An enigmatic "runestone" found in Tulsa Co. on a hillock known as "Bull Dog Hill," has been transcribed as reading "December 2, 1022". It is one of the tenous - and controversial - pieces of evidence that lead some to believe the Norse ventured far inland during their pre-Columbian excursions to the New World.

In December 1921, shadowy forms flitted about the Smith Farm in Hennessey on a nightly basis. Lights could be seen inside the barn, but whenever approached, the strange figures would vanish into the night. Phantom forms or a sinister cabal?

6 comments:

Ken Summers said...

Interestingly enough, the runic inscription is one of four found in the 1960s across Oklahoma. If the dates are accurate, they were written over a twelve-year period. Is it plausible? I say so. We often fail to give ancient peoples credit for being as talented as they were.

It's an odd world out there...

Cullan Hudson said...

Most famously, the Heavener Runestone, which had been first noticed by the Choctaw in the 1830's. For the longest time, locals called this monolith "Indian Rock" but none of the tribes (transplanted or otherwise) in the region had a written language. It wasn't until 1923, when representations of the markings were sent to the Smithsonian, that we came to learn they were runes. One man who studied the stone says it reads November 11, 1012.

But other smaller stones were found as well: two near Poteau, one near Shawnee, and the aforementioned "Bull Dog Hill" stone.

A University of Denmark scholar noted that the Poteau stones do not indicate dates, but rather a land claim for someone named "Glome". The Shawnee stone reads: MEDOK.

Word Woman said...

It should be remembered that around the year 1000 a climate change spurred explorations from Greenland to find new territory, possible migration avenues, and sources of food to survive he little ice that had descended. Brave motivated men with a knowledge of navigation, sailing (either open water or along coasts) would have had little difficulty finding or stumbling on the major river veins of the Americas.

Cullan Hudson said...

I'm reminded of all the years that scientists scoffed at those who were pushing the theory that Vikings were here first. Now, it's okay... they were here first, but it was just that little spit of land over there. It's hard to shake the conventions of Columbus.

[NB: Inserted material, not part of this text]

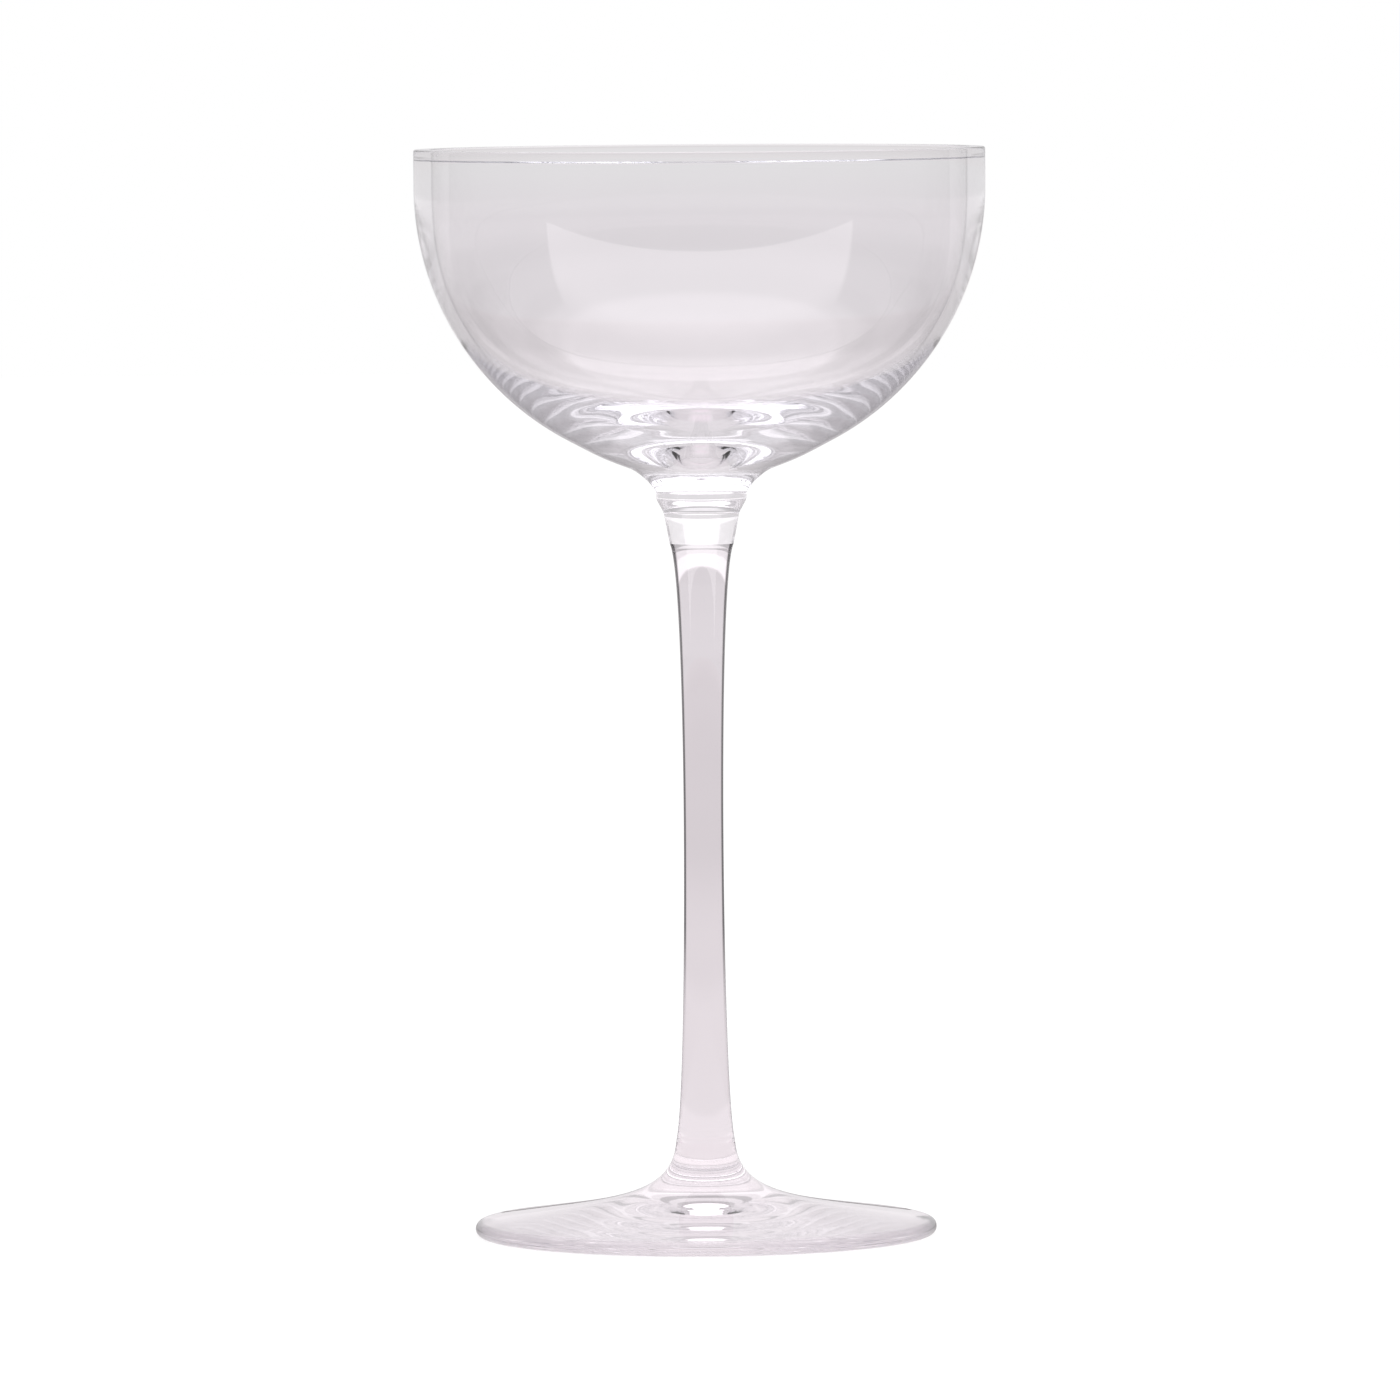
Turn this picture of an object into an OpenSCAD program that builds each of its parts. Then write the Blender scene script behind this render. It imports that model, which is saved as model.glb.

And I can swallow the Vikings-first hypothesis because there is some solid data to back it up - data vetted by reputable scientists and researchers. However, when some begin to speak about Phoenicians, Egyptians, etc... I find myself tuning out. The reason: time and again that which they present as evidence is misinterpreted or hoaxed. On this blog, I have a link to Ancient American Magazing which is filled with these very same pieces of "evidence". Every little chicken scratch on a sandstone wall becomes "Ogam" and naturally ocurring Quartz hematite boxes become stone furnaces, rock walls, etc...

OPD-1 said...

I am more intrigued by the similarities in art forms showing common symbols of societies spread far apart or in facial or body characteristics that seem removed from common physical types of an area. When a society that is short and dark suddenly portrays tall blondes there is cause to saw hmmm....

Cullan Hudson said...

Agreed: depictions by pre-Columbian natives of bearded men (when they themselves had no facial hair) is striking.